RE: Transliteration-only content

Hello Shaun,

It's good to see the work you are doing with Mallard and ITS.

I did look at Christian's proposal for autoLanguageProcessingRule and it looks like a sensible way to specify some of the action that need to be perform on the source document. I can see how this would be used in your context. But there are two aspects where I'm not sure about:

=== a) What to do with the output?

I know it's not really ITS' problem: ITS job is to identify the nodes that need to be transliterated and stops there. But from a practical viewpoint, how this information can be carried on to the next step? Like you say there is no way currently to represent it in PO. There is none in XLIFF either, or any translation format that I know of.

This shouldn't stop us to have the ITS data category. I'm just wondering how used it'll be since 

=== b) What processing expectation is attached to this?

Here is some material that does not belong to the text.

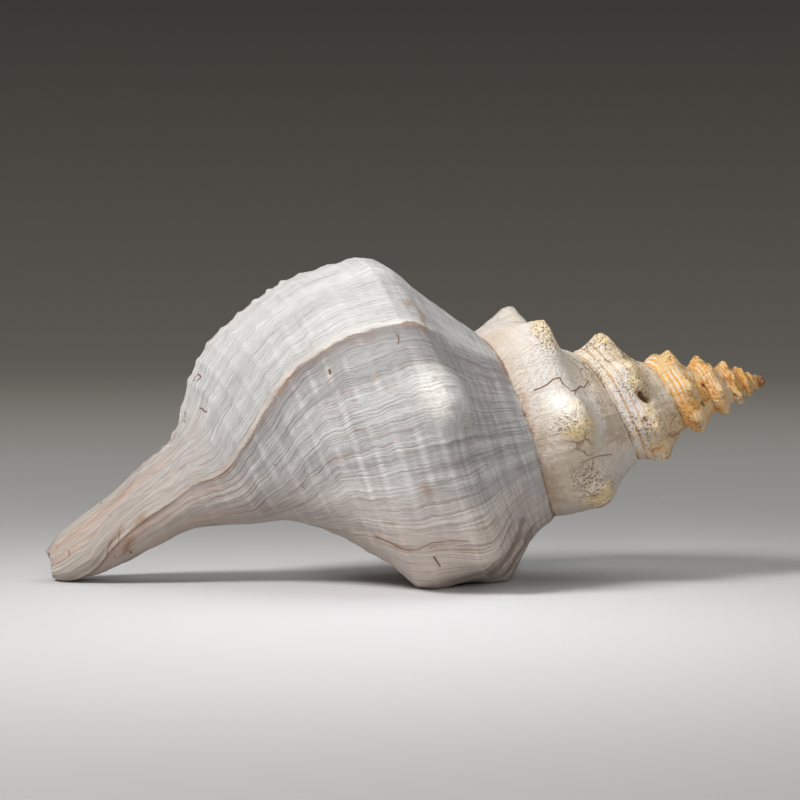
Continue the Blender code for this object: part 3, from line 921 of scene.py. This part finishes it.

I wonder about the semantic attached to the values 'transliteration' and 'machineTranslation'. Maybe you or Christian have already some precise idea.

For example: is that means such content must be *only* transliterated for example? Then should it be marked also as translate='no'? If the next step provides MT capability, should any content marked as 'transliteration' be kept only that, even if there is a way to do an actual translation for it?

In other word I'm wondering about what processing people will attach to those labels?

Maybe more importantly, it seems also that both values would apply to 'translatable' text. They really look like additional qualifiers to a translatable content. I would imagine they could also be just a new optional attribute in the translateRule data category.

Cheers,
-ys

Received on Sunday, 1 May 2011 13:45:10 UTC